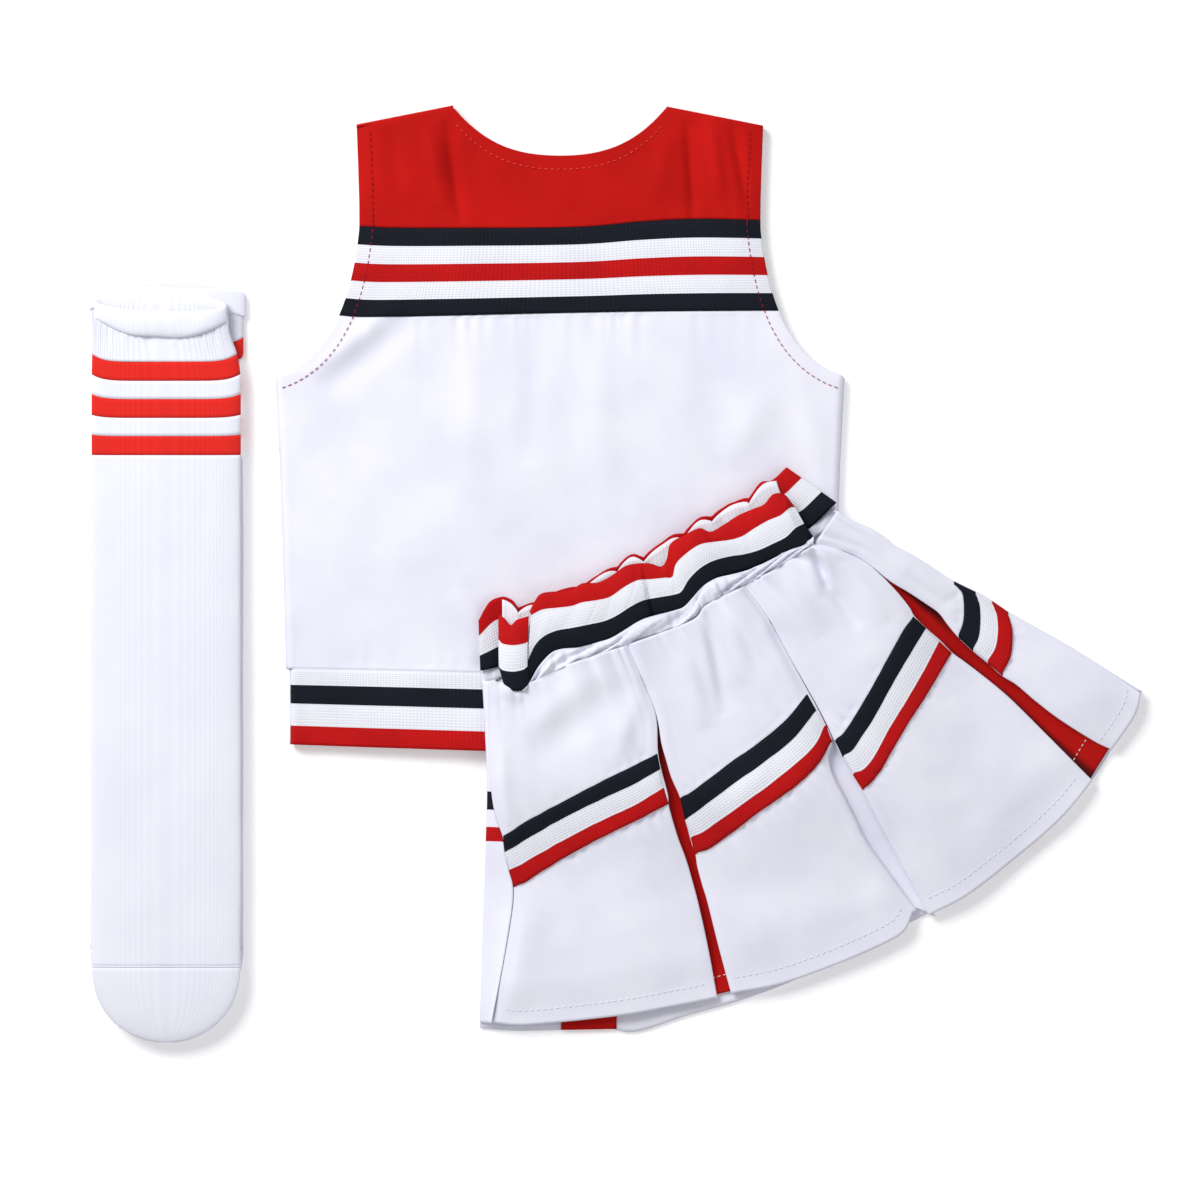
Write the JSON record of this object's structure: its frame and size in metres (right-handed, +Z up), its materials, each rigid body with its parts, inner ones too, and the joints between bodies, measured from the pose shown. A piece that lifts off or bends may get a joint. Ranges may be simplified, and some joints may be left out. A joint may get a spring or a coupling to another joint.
{
  "type": "cheer uniform",
  "caption": "Child's cheer uniform laid flat: sleeveless striped top, pleated skirt with striped waistband and trims, and striped knee socks.",
  "frame": {"origin": "middle of the laid-out set, on the surface that it lies on", "axes": "+X to the right across the set from the socks to the skirt, +Y towards the neck of the top, +Z up from the surface"},
  "size_m": [0.578, 0.513, 0.0202],
  "materials": {
    "white_twill": "matte woven polyester twill",
    "red_twill": "matte woven polyester twill",
    "striped_braid": "flat ribbed knit braid in navy, white and red stripes",
    "elastic": "woven rubber-cored elastic",
    "sock_knit": "fine ribbed cotton-blend knit",
    "sock_stripe_knit": "fine ribbed cotton-blend knit",
    "red_thread": "spun polyester sewing thread",
    "maroon_thread": "spun polyester sewing thread"
  },
  "bodies": {
    "top": {"back_body": "white_twill", "back_yoke": "red_twill", "back_chest_braid": "striped_braid", "back_hem_braid": "striped_braid", "front_body": "white_twill", "front_yoke": "red_twill", "front_chest_braid": "striped_braid", "front_hem_braid": "striped_braid", "left_side_seam": "white_twill", "right_side_seam": "white_twill", "left_shoulder_seam": "red_twill", "right_shoulder_seam": "red_twill", "neck_facing": "red_twill", "left_armhole_facing": "white_twill", "right_armhole_facing": "white_twill", "neck_topstitch": "red_thread", "left_armhole_topstitch": "maroon_thread", "right_armhole_topstitch": "maroon_thread"},
    "skirt": {"front_waistband": "striped_braid", "back_waistband": "striped_braid", "waist_elastic": "elastic", "front_gathers": "white_twill", "back_gathers": "white_twill", "front_panel_1": "white_twill", "front_panel_2": "white_twill", "front_panel_3": "white_twill", "front_panel_4": "white_twill", "front_trim_1": "striped_braid", "front_trim_2": "striped_braid", "front_trim_3": "striped_braid", "front_trim_4": "striped_braid", "front_insert_1": "red_twill", "front_insert_2": "red_twill", "front_insert_3": "red_twill", "back_panel_1": "white_twill", "back_panel_2": "white_twill", "back_panel_3": "white_twill", "back_panel_4": "white_twill", "back_trim_1": "striped_braid", "back_trim_2": "striped_braid", "back_trim_3": "striped_braid", "back_trim_4": "striped_braid", "back_insert_1": "red_twill", "back_insert_2": "red_twill", "back_insert_3": "red_twill", "left_side_insert": "white_twill", "right_side_insert": "white_twill"},
    "lower_sock": {"lower_sock_leg": "sock_knit", "lower_sock_stripes": "sock_stripe_knit", "lower_sock_cuff": "sock_knit", "lower_sock_toe": "sock_knit", "lower_sock_toe_seam": "sock_knit"},
    "upper_sock": {"upper_sock_leg": "sock_knit", "upper_sock_stripes": "sock_stripe_knit", "upper_sock_cuff": "sock_knit", "upper_sock_toe": "sock_knit", "upper_sock_toe_seam": "sock_knit"}
  },
  "joints": [
    {"name": "skirt_lift", "type": "slide", "parent": "top", "child": "skirt", "axis": [0, 0, 1], "range_m": [0, 0.12]},
    {"name": "lower_sock_lift", "type": "slide", "parent": "top", "child": "lower_sock", "axis": [0, 0, 1], "range_m": [0, 0.12]},
    {"name": "upper_sock_lift", "type": "slide", "parent": "lower_sock", "child": "upper_sock", "axis": [0, 0, 1], "range_m": [0, 0.12]}
  ]
}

__PROBLEM TO SOLVE__: Repeat every line of the data, exactly and in full.

__THE SOLUTION__:
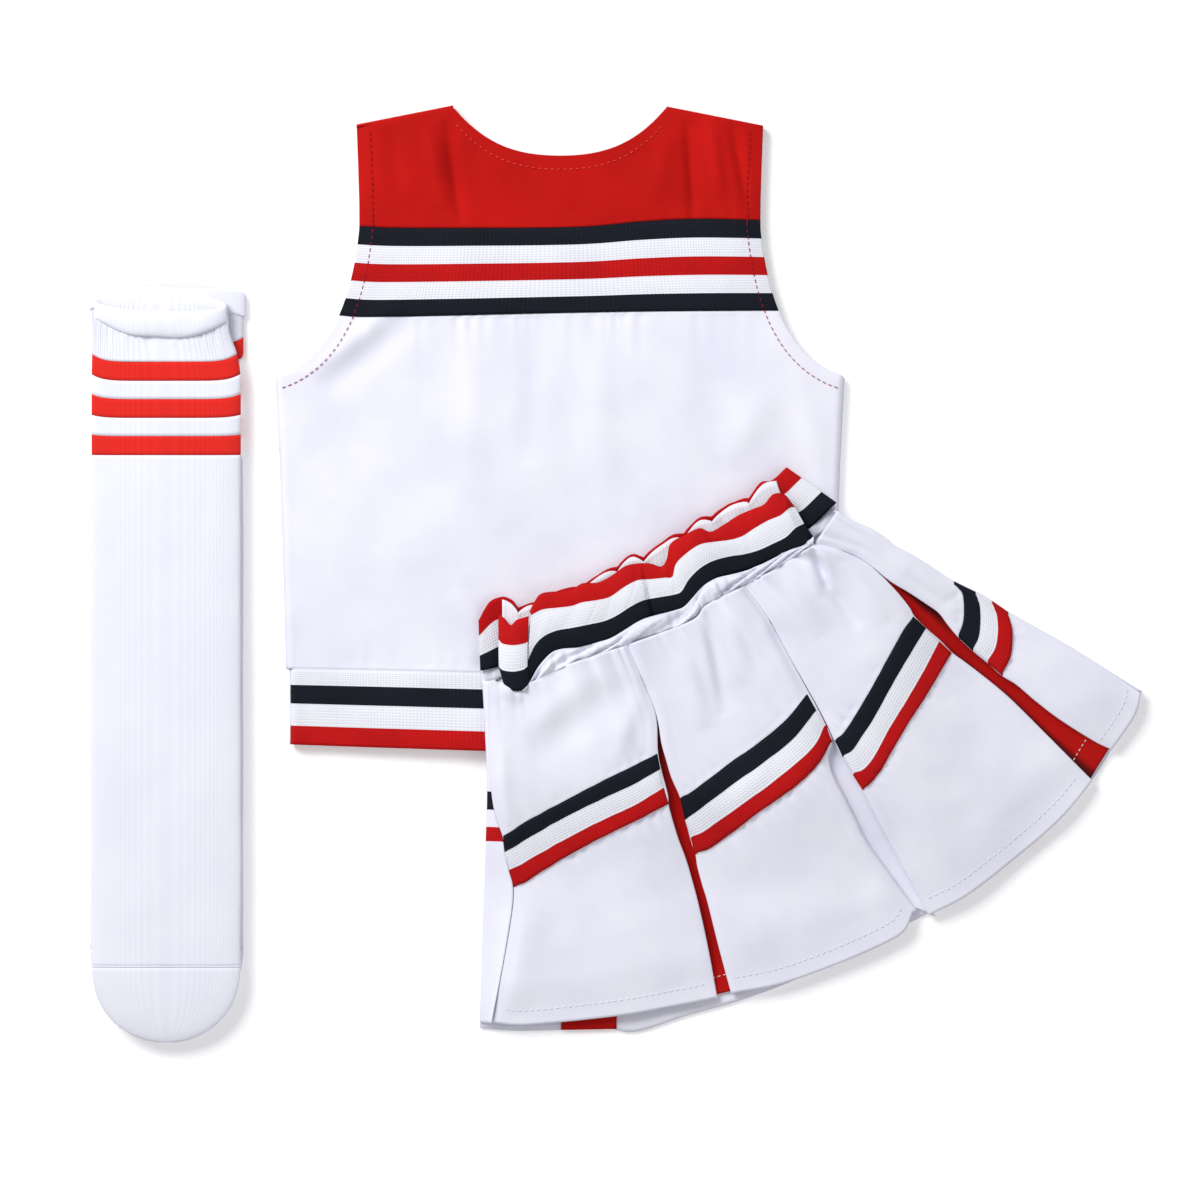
Write the JSON record of this object's structure: its frame and size in metres (right-handed, +Z up), its materials, each rigid body with its parts, inner ones too, and the joints between bodies, measured from the pose shown. A piece that lifts off or bends may get a joint. Ranges may be simplified, and some joints may be left out. A joint may get a spring or a coupling to another joint.
{
  "type": "cheer uniform",
  "caption": "Child's cheer uniform laid flat: sleeveless striped top, pleated skirt with striped waistband and trims, and striped knee socks.",
  "frame": {"origin": "middle of the laid-out set, on the surface that it lies on", "axes": "+X to the right across the set from the socks to the skirt, +Y towards the neck of the top, +Z up from the surface"},
  "size_m": [0.578, 0.513, 0.0202],
  "materials": {
    "white_twill": "matte woven polyester twill",
    "red_twill": "matte woven polyester twill",
    "striped_braid": "flat ribbed knit braid in navy, white and red stripes",
    "elastic": "woven rubber-cored elastic",
    "sock_knit": "fine ribbed cotton-blend knit",
    "sock_stripe_knit": "fine ribbed cotton-blend knit",
    "red_thread": "spun polyester sewing thread",
    "maroon_thread": "spun polyester sewing thread"
  },
  "bodies": {
    "top": {"back_body": "white_twill", "back_yoke": "red_twill", "back_chest_braid": "striped_braid", "back_hem_braid": "striped_braid", "front_body": "white_twill", "front_yoke": "red_twill", "front_chest_braid": "striped_braid", "front_hem_braid": "striped_braid", "left_side_seam": "white_twill", "right_side_seam": "white_twill", "left_shoulder_seam": "red_twill", "right_shoulder_seam": "red_twill", "neck_facing": "red_twill", "left_armhole_facing": "white_twill", "right_armhole_facing": "white_twill", "neck_topstitch": "red_thread", "left_armhole_topstitch": "maroon_thread", "right_armhole_topstitch": "maroon_thread"},
    "skirt": {"front_waistband": "striped_braid", "back_waistband": "striped_braid", "waist_elastic": "elastic", "front_gathers": "white_twill", "back_gathers": "white_twill", "front_panel_1": "white_twill", "front_panel_2": "white_twill", "front_panel_3": "white_twill", "front_panel_4": "white_twill", "front_trim_1": "striped_braid", "front_trim_2": "striped_braid", "front_trim_3": "striped_braid", "front_trim_4": "striped_braid", "front_insert_1": "red_twill", "front_insert_2": "red_twill", "front_insert_3": "red_twill", "back_panel_1": "white_twill", "back_panel_2": "white_twill", "back_panel_3": "white_twill", "back_panel_4": "white_twill", "back_trim_1": "striped_braid", "back_trim_2": "striped_braid", "back_trim_3": "striped_braid", "back_trim_4": "striped_braid", "back_insert_1": "red_twill", "back_insert_2": "red_twill", "back_insert_3": "red_twill", "left_side_insert": "white_twill", "right_side_insert": "white_twill"},
    "lower_sock": {"lower_sock_leg": "sock_knit", "lower_sock_stripes": "sock_stripe_knit", "lower_sock_cuff": "sock_knit", "lower_sock_toe": "sock_knit", "lower_sock_toe_seam": "sock_knit"},
    "upper_sock": {"upper_sock_leg": "sock_knit", "upper_sock_stripes": "sock_stripe_knit", "upper_sock_cuff": "sock_knit", "upper_sock_toe": "sock_knit", "upper_sock_toe_seam": "sock_knit"}
  },
  "joints": [
    {"name": "skirt_lift", "type": "slide", "parent": "top", "child": "skirt", "axis": [0, 0, 1], "range_m": [0, 0.12]},
    {"name": "lower_sock_lift", "type": "slide", "parent": "top", "child": "lower_sock", "axis": [0, 0, 1], "range_m": [0, 0.12]},
    {"name": "upper_sock_lift", "type": "slide", "parent": "lower_sock", "child": "upper_sock", "axis": [0, 0, 1], "range_m": [0, 0.12]}
  ]
}